YAN: This has been a policy position of ours for some time.

NEWS: Do the parents have to be involved?

YAN: The parents have to be there, working with the kids to make it successful long term. The parents should be at court hearings as part of what’s happening with the child, as part of the court system. All too often this doesn’t happen, it is not a requirement. I’ve been an advocate for many years now on strengthening the banned drinkers register. If the young person in trouble is taken back to parents who are under the influence of alcohol, then those parents are not able to care for their child. They should be put on the banned drinkers’ register. They should forego the right to purchase alcohol.

NEWS: Do parents commit an offence if the don’t provide the necessities of life for their children?

YAN: That’s been spoken about for some time. I don’t know whether it’s a grey area within our legislation. There are things that can be done but the government are not doing. Families not caring for their children can be put on income management. That exists right now, today. We asked in Estimates of how many families have been put on income management for failing to look after children. It’s fewer than 10 Territory wide. That is certainly a blight on government. Here is a tool that can benefit kids that’s not being used.

NEWS: The next question would be, have these parents committed a punishable offence?

YAN: I don’t know. I’d have to look at the legislation. A fine or imprisonment is not the outcome we’re looking for. I wouldn’t use punishment as a term. You’ve got to keep the family together as much as you can, but there have to be some consequences.

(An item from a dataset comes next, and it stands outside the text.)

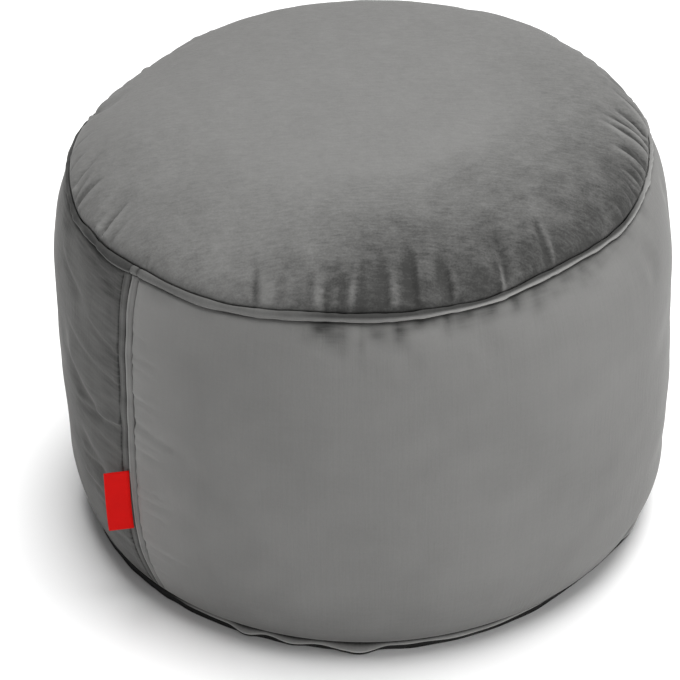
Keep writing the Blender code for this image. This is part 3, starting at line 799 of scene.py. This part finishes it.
def wall_nap_and_shade(points, angles, heights, form):
    """The panel left of the front seam is brushed the other way, and is darker. Painted shade and
    highlights lie over both panels.
    """
    beyond = degrees_between(angles, FRONT_SEAM_ANGLE)
    below = SHOULDER_HEIGHT - heights
    dark_panel = PANEL_DARK + PANEL_LIGHTER * ease(below / PANEL_LIGHTER_OVER)
    dark_panel += PANEL_EDGE_LIGHTER * ease(-beyond / PANEL_EDGE_OVER)
    dark_panel += 0.06 * lumps(points, size=0.035, seed=77) + 0.04 * lumps(points, size=0.012, seed=79)
    light_panel = WALL_LIGHT + SEAM_LIGHTER * np.exp(-np.abs(beyond / SEAM_LIGHTER_OVER))
    light_panel += ramped(RIGHT_DARKENS, beyond)
    light_panel += SEAM_SIDE_LIGHTER * np.clip((SEAM_SIDE_TO - beyond) / SEAM_SIDE_OVER, 0, 1)
    at_front = bell(angles - FRONT_FOOT_ANGLE, FRONT_FOOT_HALF_WIDTH)
    light_panel -= FRONT_FOOT_DARKER * ease((FRONT_FOOT_TO - heights) / FRONT_FOOT_OVER) * at_front
    light_panel += 0.025 * lumps(points, size=0.050, seed=78) + 0.015 * lumps(points, size=0.014, seed=80)
    shade_line = ease((angles - SHADE_LINE_FROM) / SHADE_LINE_FADES_IN) * ease((SHADE_LINE_TO - angles) / SHADE_LINE_FADES_OUT)
    # Painted shade: a thin dark line under the welt, the darker wall below it, and dark lines along the
    # band edges.
    painted_shade = UNDER_WELT_SHADE_CHANGE * shade_line * peak(below, UNDER_WELT_SHADE_EDGE)
    painted_shade += dented_and_shaded(angles, heights) * (1 + 0.25 * lumps(points, size=0.005, seed=21))
    for seam in SEAM_ANGLES:
        aside = metres_aside(angles, seam)
        for line in (0, form.band_width):
            painted_shade -= BAND_SHADE_DEPTH * peak(aside - line, BAND_SHADE_WIDTH)
    rim = RIM_LIGHTER * peak(heights - ANKLE_HEIGHT, RIM_WIDTH)
    nap_and_shade = np.where(beyond < 0, dark_panel, light_panel) + painted_shade + rim
    return softly_above_zero(nap_and_shade)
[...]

NEWS: Yet parents know there are no consequences for not looking after their children.

YAN: We see so many parents blowing all their money on alcohol. Some of these kids are doing things just to get food, they are hungry, and that should not happen in any modern society. We shouldn’t see that happen in our town. That’s where that education management of parents needs to come in.

NEWS: Education is a voluntary thing. Anyone can reject it.

YAN: That may be where we need to look at legislation. If we have a parent who doesn’t look after the child properly, does the legislation exist to compulsorily require that parent to do something? If it doesn’t, do we then go and look at that legislation and actually change it so it is a compulsory for a parent to do whatever may be ordered to make sure they are providing adequate care for their children. It’s children who are losing out here. We’re having an abused generation. Every child has the right to be safe.

PHOTO: Mr Yan at the Show last Friday, orange top, taking part in the sawing competition.

4 COMMENTS

  1. I can remember in 1980 being involved a YMCA youth help effort and taking a group to Wigglies waterhole for a day out.
    Swam a bit, had sandwiches and chatted about life, issues and some idea of the future, some talked, a couple said they were trying to stop petrol sniffing … I gave them my view of their future if they continued and tried to motivate to a positive and rewarding life.
    One of the boys caught me up about a year later, said he had stopped and was back at school.
    I just hope him and his mates had a fruitful life.
    Reading this story about Bill and his drive is refreshing and humbling, I just hope this results in a positive turnaround for these misguided and confused young people.
    Time doesn’t wait and it is so important to seize the opportunities to learn skills and attitudes that will benefit them in their self-reliance and welfare for life.

  2. The first step is for NT Government to build enough housing so those on Centrelink incomes can afford to live in them.
    The housing to include what single persons, particularly teens, can afford to live in.
    Youths not being properly cared for need their own units to live in and attend school from, with ability to visit their parents.

  3. This is a CLP policy shift.
    With the prison overflowing, courts overwhelmed and legal services struggling, the Law and Order approach has been supplemented with a policy aimed at the ‘middle ground’ to head off offending behaviour.
    The key here is parents taking responsibility, they have to according to Bill Yan.
    If they don’t?
    Mr Yan isn’t sure if there is legislation to force them to but if not then the CLP may introduce it.
    They won’t of course because, in practical terms, such legislation would be unenforceable.
    It would result in mass prosecutions to further jam up the courts and add to the overflowing prison population.
    The next idea is a live-in facility that includes parents, elders, community to work with the early offending child. These participants will come in from remote communities to live in this non-custodial facility?
    They won’t!
    Kids will emerge with useable skills as Mr Yan has seen work in a custodial setting.
    Many things work in a custodial setting but what Yan is not saying is that there is hardly any work outside that setting.
    “Sentenced to a Skill” is the successor to the “Sentenced to a Job” program. That did not lead to more employment or have an effect on recidivism so the bar has been lowered to getting a skill rather than a job.
    Mr Yan has not done his homework and the CLP is floundering but they are not alone.

  4. If the punishment is not really punishment then can anyone be surprised about prisons being full? They are terrible places but with a soft approach, not something Aboriginals do to their own with serious crimes, you’ll just get a burgeoning prison system and everyone is upset.
    You can’t please everyone – as CS Lewis said, if you are everyone’s cup of tea, you’d be a mug.
    A real punishment for serious offenders is to send the perps away from their social moorings, make it fast for serious crime, encourage it. Nothing of the kind will happen of course due to the legal grift in this country. The concept of “useable skills” is laudable – but the rub is it is a two way process, otherwise an entitlement mentality defeats and more grift ensues.
    There are ways of making it work, but I am pessimistic given the number of political interlopers that swing in with the media and those that get burnt and burnt out by back seat drivers. Part of me says, get out while you can, it’s lost. Another part has seen something like what Clarence has posted.